Glue

BigData Workflow Engine for Hadoop, Hbase, Netezza, Pig, Hive, Cascalog ...

Glue Configuration Classpath

TOC

Overview

This covers how to add in Hadoop, Pig and Hive dependencies for different hadoop flavours, which are not compatible between each other e.g. cloudera cdh4 is not compatible with apache hadoop libraries.

Workflow Classpath

To point the glue workflow at the correct libraries open the /opt/glue/conf/exec.grooy file and configure the processClassPath variables.
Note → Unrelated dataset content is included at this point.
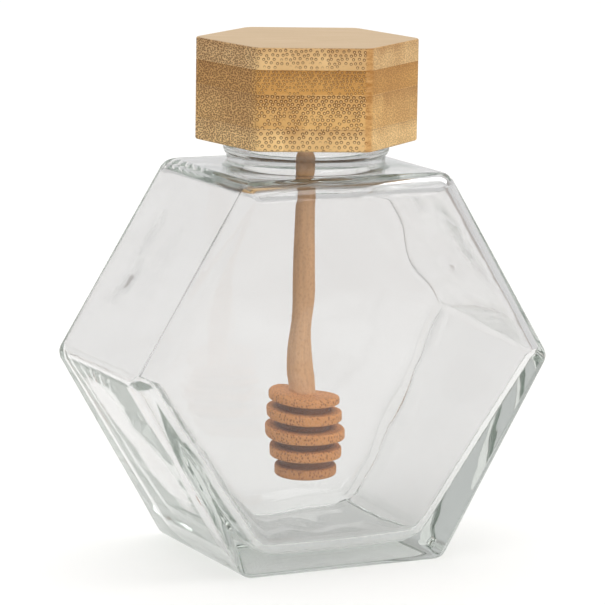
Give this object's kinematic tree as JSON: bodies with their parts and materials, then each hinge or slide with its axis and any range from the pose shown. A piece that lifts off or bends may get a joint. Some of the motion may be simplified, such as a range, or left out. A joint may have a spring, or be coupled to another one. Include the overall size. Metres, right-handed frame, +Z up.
{
  "type": "glass honey jar with bamboo lid and dipper",
  "caption": "Empty hexagonal glass jar standing on one side, with a round neck, a hexagonal bamboo lid and a turned wooden dipper that hangs from the lid into the jar.",
  "frame": {"origin": "middle of the flat base, on the surface the jar stands on", "axes": "+Z up along the neck's axis, X along the width of the jar, the large hexagonal faces look along -Y and +Y"},
  "size_m": [0.1188, 0.058, 0.1369],
  "materials": {
    "clear_glass": "smooth blown soda-lime glass, faint grey-green in thick places",
    "bamboo": "sanded laminated bamboo, end grain with dark fibre bundles",
    "dipper_wood": "sanded turned hardwood, unvarnished"
  },
  "bodies": {
    "root": {"glass_jar": "clear_glass", "bamboo_lid": "bamboo", "honey_dipper": "dipper_wood"}
  },
  "joints": []
}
Hadoop 0.20.2 compatible libraries

processClassPath = ['/opt/glue/lib-pig', '/opt/glue/lib-hadoop', '/opt/glue/lib']

Cloudera Dependencies

processClassPath = ['/opt/glue/lib/', '/usr/lib/pig', '/usr/lib/pig/lib', '/usr/lib/hadoop/lib/', '/usr/lib/hadoop', '/opt/glue/conf', '/usr/lib/hive', '/usr/lib/hive/lib']

Pig Classpath

Pig runs in a different jvm instance than the workflow itself, this allows us to setup the pig classpath to any pig distribution.

Open the /opt/glue/conf/workflow-modules.groovy file and in the pig module configuration, change the classpath property

Apache Pig 10

classpath = ['/opt/glue/lib-pig', '/opt/glue/lib-hadoop', '/opt/glue/lib']

Cloudera Dependencies

classpath = ['/opt/glue/lib/', '/usr/lib/pig', '/usr/lib/pig/lib', '/usr/lib/hadoop/lib/', '/usr/lib/hadoop', '/opt/glue/conf', '/usr/lib/hive', '/usr/lib/hive/lib']